Tangerines, a co-production with Georgia, is about two Estonian men who live in a village in a conflict region, but refuse to flee until they harvest their fruit. It is Estonia’s 12th submission in the foreign-language category, but its first-ever nominee.
The two first-time foreign-language nominees will compete with three festival favorites of the past year.
They are Pawel Pawlikowski‘s Ida from Poland, a drama about a nun-in-training who discovers secrets about her family’s past; Russian director Andrey Zvyagintsev‘s dark comedy Leviathan, which revolves around a land dispute in a small town; and Damian Szifron‘s Wild Tales, Argentina’s nominee about people who are pushed to their limits.
Argentina was nominated for the foreign-language Oscar six times before Thursday and won twice — in 1985 for Luis Puenzo’s The Official Story and in 2009 for Juan Jose Campanella’s The Secret in Their Eyes.

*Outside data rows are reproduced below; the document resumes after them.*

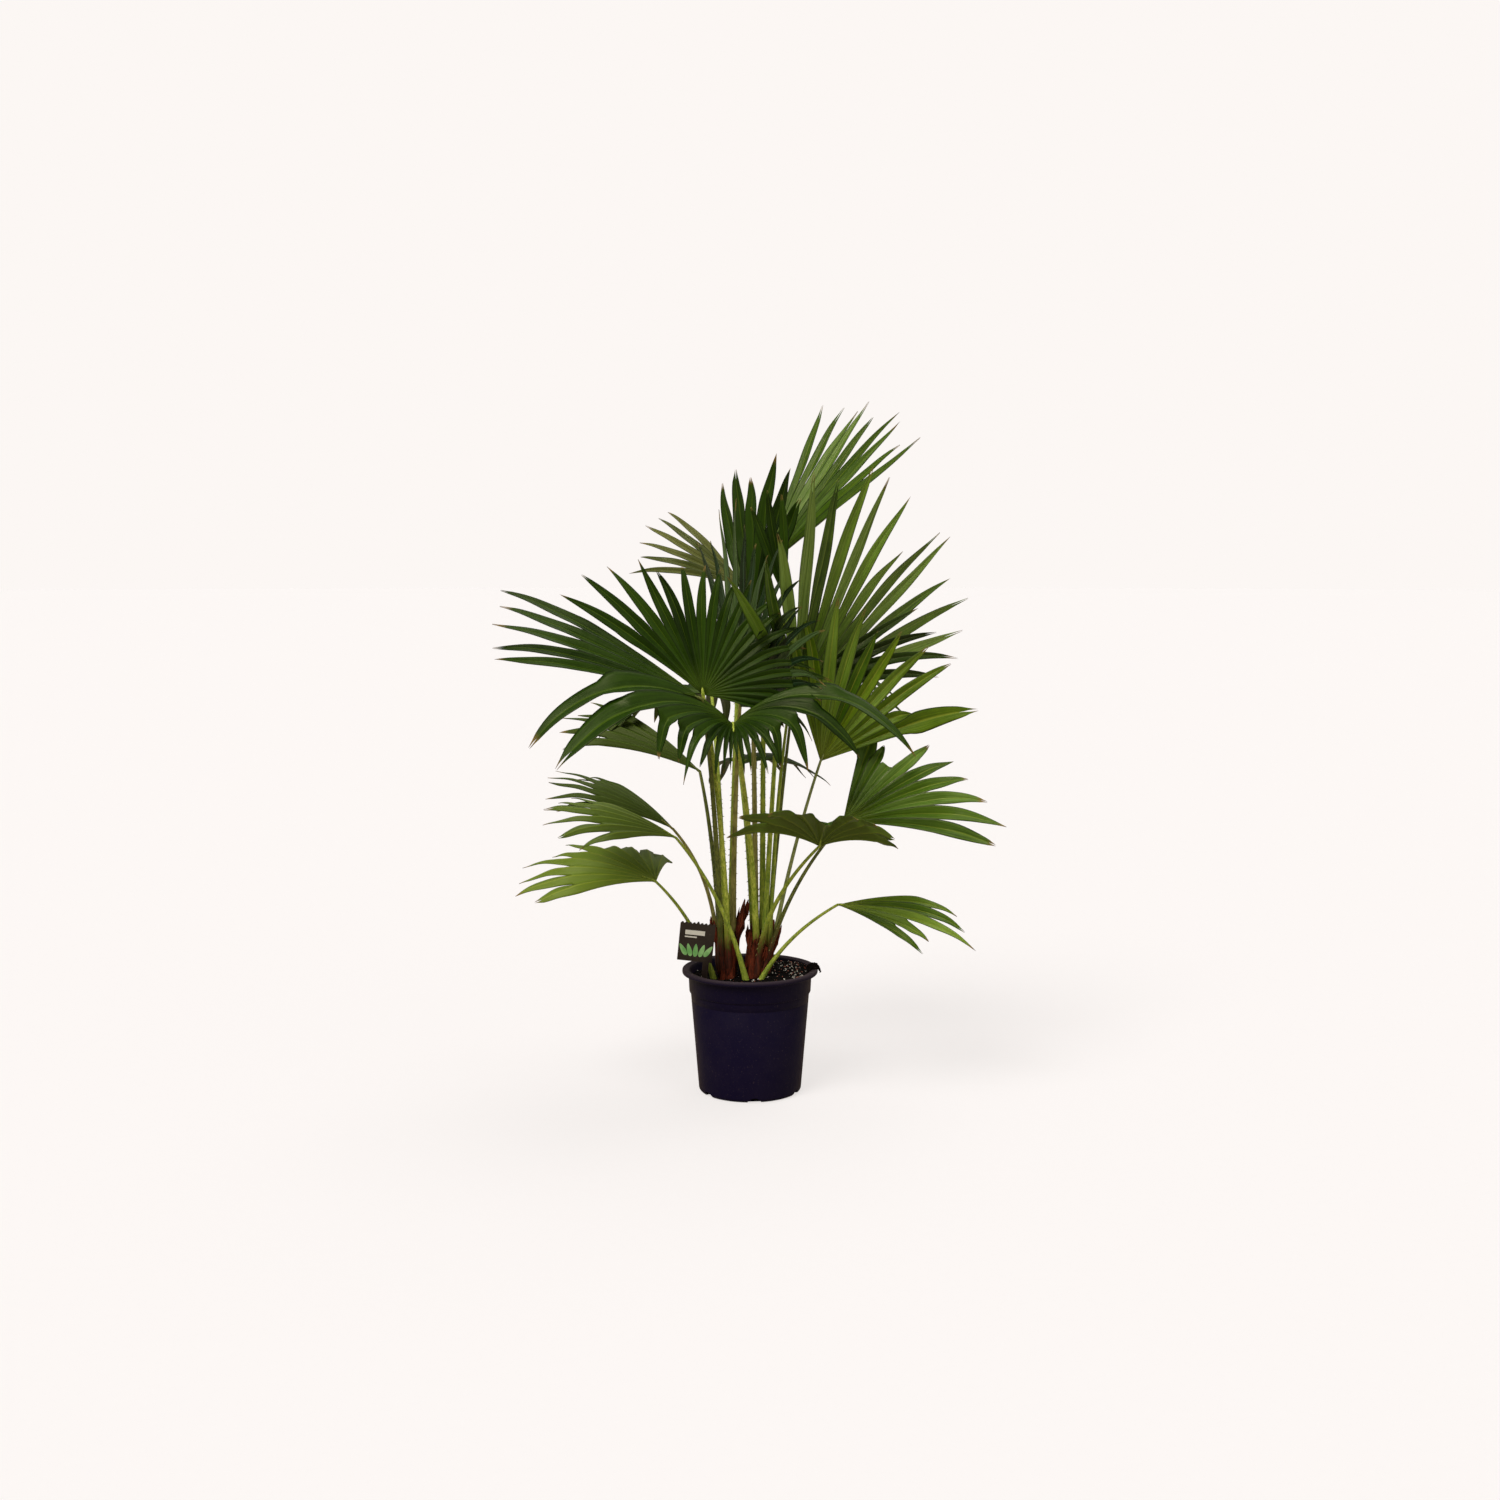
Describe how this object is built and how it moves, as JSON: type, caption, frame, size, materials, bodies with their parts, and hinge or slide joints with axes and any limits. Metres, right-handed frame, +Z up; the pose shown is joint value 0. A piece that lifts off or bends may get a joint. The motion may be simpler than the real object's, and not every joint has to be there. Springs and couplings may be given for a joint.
{
  "type": "fan palm in nursery pot",
  "caption": "Young clumping fan palm: pleated fan leaves on arching stalks from fibrous stems, in a round plant pot with soil and a label.",
  "frame": {"origin": "centre of the pot's flat underside", "axes": "+Z up along the pot's axis; +X to the right seen from the front; the front of the plant looks along -Y"},
  "size_m": [0.8592, 0.7452, 1.2302],
  "materials": {
    "pot": "satin black with a violet cast",
    "soil": "dark crumbly potting mix",
    "stem": "rough brown fibre",
    "stalk": "smooth yellow-green",
    "blade": "waxy pleated green leaf",
    "label": "satin printed card"
  },
  "bodies": {
    "root": {"blade_back_high": "blade", "blade_back_left": "blade", "blade_back_low": "blade", "blade_centre_upright": "blade", "blade_front_centre": "blade", "blade_front_left": "blade", "blade_left": "blade", "blade_left_back": "blade", "blade_low_left_back": "blade", "blade_low_left_front": "blade", "blade_low_left_mid": "blade", "blade_low_right_back": "blade", "blade_low_right_front": "blade", "blade_low_right_small": "blade", "blade_right_front": "blade", "blade_right_high": "blade", "blade_right_mid": "blade", "blade_top_left": "blade", "blade_top_middle": "blade", "blade_top_right": "blade", "blade_top_slim": "blade", "label": "label", "pot": "pot", "soil": "soil", "stalk_back_high": "stalk", "stalk_back_left": "stalk", "stalk_back_low": "stalk", "stalk_centre_upright": "stalk", "stalk_front_centre": "stalk", "stalk_front_left": "stalk", "stalk_left": "stalk", "stalk_left_back": "stalk", "stalk_low_left_back": "stalk", "stalk_low_left_front": "stalk", "stalk_low_left_mid": "stalk", "stalk_low_right_back": "stalk", "stalk_low_right_front": "stalk", "stalk_low_right_small": "stalk", "stalk_right_front": "stalk", "stalk_right_high": "stalk", "stalk_right_mid": "stalk", "stalk_top_left": "stalk", "stalk_top_middle": "stalk", "stalk_top_right": "stalk", "stalk_top_slim": "stalk", "stem_left": "stem", "stem_right": "stem"}
  },
  "joints": []
}
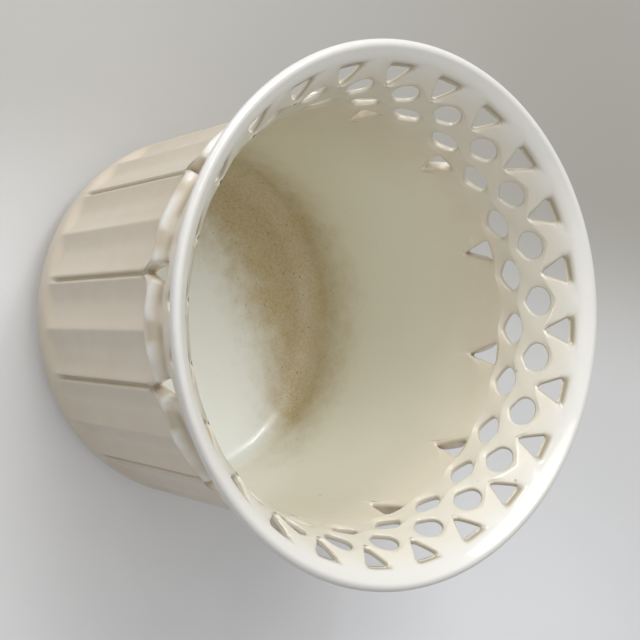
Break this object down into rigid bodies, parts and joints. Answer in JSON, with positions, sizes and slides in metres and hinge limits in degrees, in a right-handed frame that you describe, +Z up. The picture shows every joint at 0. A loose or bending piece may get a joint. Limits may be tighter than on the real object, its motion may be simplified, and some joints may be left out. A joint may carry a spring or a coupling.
{
  "type": "flower pot",
  "caption": "Cream-glazed flower pot with fluted, arched panels and a flared rim pierced as a lattice, open at the top to hold a potted plant.",
  "frame": {"origin": "centre of the foot ring, on the surface that the pot stands on", "axes": "+Z up along the pot's axis, +X out through the arris of a fluted panel"},
  "size_m": [0.19, 0.19, 0.137],
  "materials": {
    "glaze": "gloss",
    "bare_clay": "matt"
  },
  "bodies": {
    "root": {"foot_ring": "bare_clay", "base_dish": "glaze", "fluted_body": "glaze", "arched_shoulder": "glaze", "lattice_collar": "glaze", "rim_lip": "glaze"}
  },
  "joints": []
}
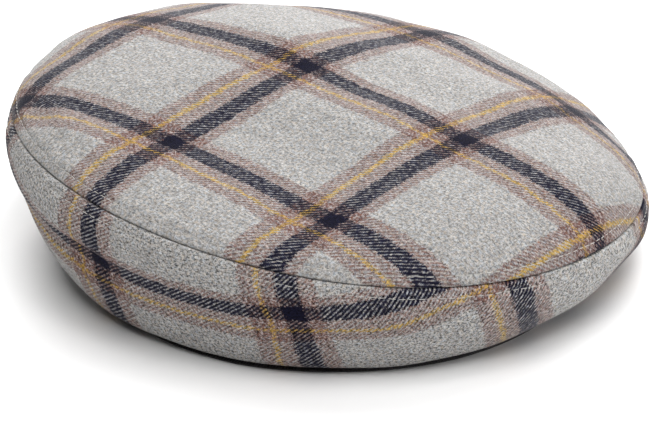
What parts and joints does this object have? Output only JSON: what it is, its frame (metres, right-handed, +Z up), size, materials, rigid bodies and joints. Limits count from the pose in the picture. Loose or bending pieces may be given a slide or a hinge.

Poland has been nominated nine times before, but has never won. Its first nomination was in 1963 for Roman Polanski’s Knife in the Water, while its most recent one was in 2011, for Agnieszka Holland’s In Darkness.
Read more Oscars: The Real Stories Behind 6 Foreign-Language Contenders
Russia‘s been nominated five times before Thursday since the end of the Soviet Union and won once, in 1994 for Nikita Mikhalkov’s Burnt by the Sun.